Tip 2: Know the difference between ADF and other services. ADF is
not a data storage solution (that's Azure Data Lake or Blob Storage). ADF is
not a data analytics engine (that's Azure Synapse, Databricks, or HDInsight). ADF
orchestrates and
coordinates these services.
Tip 3: If a question mentions
moving data from on-premises to the cloud, think about the
Self-hosted Integration Runtime. This is the component that enables ADF to access data behind a firewall or in a private network.
Tip 4: Understand the
Copy Activity. It is the primary activity used for data movement in ADF. If a question asks how to copy data from one data store to another, the Copy Activity in ADF is the answer.

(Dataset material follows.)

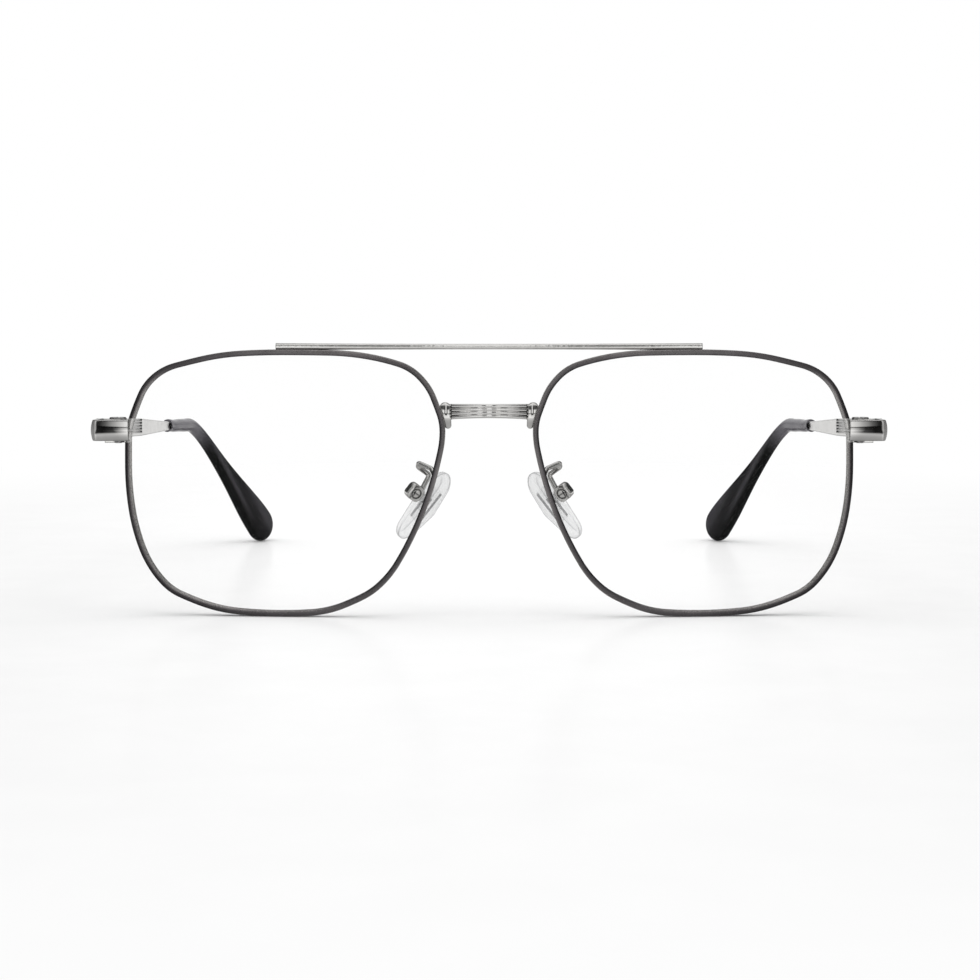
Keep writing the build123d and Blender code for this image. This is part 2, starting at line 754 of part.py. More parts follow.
hinge_place = to_origin * Pos(hinge_x, hinge_y, slit_z)
box_place = to_origin * Pos(*box_plane.origin)
print("middle", round(middle_y, 4), "front", round(front_most, 3), "rear", round(rear_most, 3))
print("hinge", [round(value, 4) for value in hinge_place.position])
print("pad pivot", [round(value, 4) for value in box_place.position])
print("pad axis", [round(value, 5) for value in box_plane.y_dir])
print("paddle centre", [round(value, 3) for value in to_origin.position + paddle_centre])
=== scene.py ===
from math import cos, pi, radians, sin

import bpy
import bmesh
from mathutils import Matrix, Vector


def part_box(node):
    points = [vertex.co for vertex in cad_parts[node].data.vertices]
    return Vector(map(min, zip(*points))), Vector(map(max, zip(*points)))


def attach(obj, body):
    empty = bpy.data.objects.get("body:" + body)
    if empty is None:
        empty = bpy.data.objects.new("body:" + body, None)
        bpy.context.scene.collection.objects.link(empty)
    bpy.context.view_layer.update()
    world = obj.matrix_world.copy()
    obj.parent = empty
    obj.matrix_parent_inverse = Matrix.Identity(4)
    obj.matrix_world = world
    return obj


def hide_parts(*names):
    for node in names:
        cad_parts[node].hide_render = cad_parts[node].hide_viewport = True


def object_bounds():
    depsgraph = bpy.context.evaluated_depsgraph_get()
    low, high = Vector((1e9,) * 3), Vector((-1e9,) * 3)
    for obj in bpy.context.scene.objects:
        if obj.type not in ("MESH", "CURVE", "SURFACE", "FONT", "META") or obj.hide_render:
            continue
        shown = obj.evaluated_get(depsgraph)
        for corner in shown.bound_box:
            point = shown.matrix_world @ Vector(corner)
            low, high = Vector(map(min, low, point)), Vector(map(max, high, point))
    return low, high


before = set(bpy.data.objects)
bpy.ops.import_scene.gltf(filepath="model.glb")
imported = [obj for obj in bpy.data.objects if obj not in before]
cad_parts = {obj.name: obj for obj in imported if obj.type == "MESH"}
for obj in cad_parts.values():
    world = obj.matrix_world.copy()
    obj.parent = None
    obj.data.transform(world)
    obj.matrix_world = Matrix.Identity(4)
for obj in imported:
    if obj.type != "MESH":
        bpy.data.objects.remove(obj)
cad_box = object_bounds()
scene = bpy.context.scene
scene.view_settings.view_transform = "Standard"

# Camera, fitted to the photograph: pixels, millimetres of sensor, then metres, and degrees for the pitch
image_px = 980
focal_px = 2088
sensor_mm = 36.0
camera_back = 0.36025
camera_side = 0.000155
camera_height = 0.0515
camera_pitch = 4.61
clip_near = 0.01

# Half the width of the floor, in metres
floor_reach = 3.0

# Places and sizes on the object that the finishes and their painted shade and highlights follow, in metres.
# The middle of a tip lies tip_foot off the middle at floor level, and tip_lean further for each metre up.
flute_end = -0.0218
flute_shade_reach = 0.0036
bridge_half = 0.0075
slit_height = 0.0325
bare_reach = 0.0021
wrap_start = 0.0628
wrap_end = 0.0682
wire_round = 0.00062
nasal_shade_start = 0.010
nasal_shade_reach = 0.012
tip_lean = 0.4146
tip_foot = 0.0526
tip_half = 0.0027
highlight_start = 0.004
highlight_reach = 0.008
sleeve_end = 0.048
sleeve_fade = 0.008
pad_face_depth = 0.0009

# Radii that the edges are eased by in the finishes, and the reach of the painted shade in crevices, in
# metres
plate_edge = 0.0003
press_edge = 0.0004
leaf_edge = 0.0002
screw_edge = 0.0001
flute_edge = 0.00008
plate_reach = 0.0007
brow_reach = 0.0003
bridge_reach = 0.0004

# Strengths of the finishes, and of the painted shade and painted highlights in them
bare_metal = (0.80, 0.79, 0.77, 1)
insert_dark = (0.06, 0.06, 0.065, 1)
insert_wall_shown = 0.12
insert_face_shown = 0.04
insert_near_shown = 0.62
lens_base_shown = 0.004
lens_edge_shown = 0.45
lens_haze = 0.003
pad_edge_shown = 0.55
pad_haze = (0.20, 0.23)
wrap_lean = 0.47
nasal_shade_share = 0.11
upward_shade_share = -0.15
sleeve_sheen_tone = 0.13
side_shade_tone = 0.72
satin_rough = 0.55
satin_start = 0.30
satin_gain = 5.0
floor_gloss = 0.24

# Light
dome_level = 0.95
lamp_place = (0, -0.02, 0.75)
lamp_size = (0.9, 0.7)
lamp_power = 2.5


def grey(level):
    """Plain grey of that level, as a solid colour."""
    return (level, level, level, 1)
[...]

Tip 5: Questions may reference
ETL vs. ELT. Remember that ADF supports both. In an ETL scenario, data is transformed before loading. In an ELT scenario, data is loaded first and then transformed in the destination (e.g., using Azure Synapse). ADF can orchestrate both patterns.
Tip 6: If a question mentions
code-free data transformation within ADF, the answer is
Mapping Data Flows. These use a visual designer and run on managed Spark clusters.
Tip 7: Know that ADF uses
triggers to schedule pipeline execution. Be familiar with the types: schedule triggers, tumbling window triggers, and event-based triggers.
Tip 8: Watch for questions about
SSIS migration. If a question mentions lifting and shifting existing SSIS packages to the cloud, the answer is the
Azure-SSIS Integration Runtime in ADF.
Tip 9: Remember the key terminology:
Pipelines contain
Activities. Activities use
Datasets and
Linked Services. This hierarchy is frequently tested.
Tip 10: ADF is a
pay-per-use, serverless service. If a question asks about a cost-effective, scalable, and managed data integration solution, ADF fits the description.
Quick Summary for Exam Day:Azure Data Factory =
Cloud-based ETL/ELT orchestration service → Pipelines → Activities → Datasets → Linked Services → Triggers → Integration Runtimes. It
moves and transforms data across 90+ sources, supports hybrid connectivity via Self-hosted IR, and provides code-free transformations through Mapping Data Flows.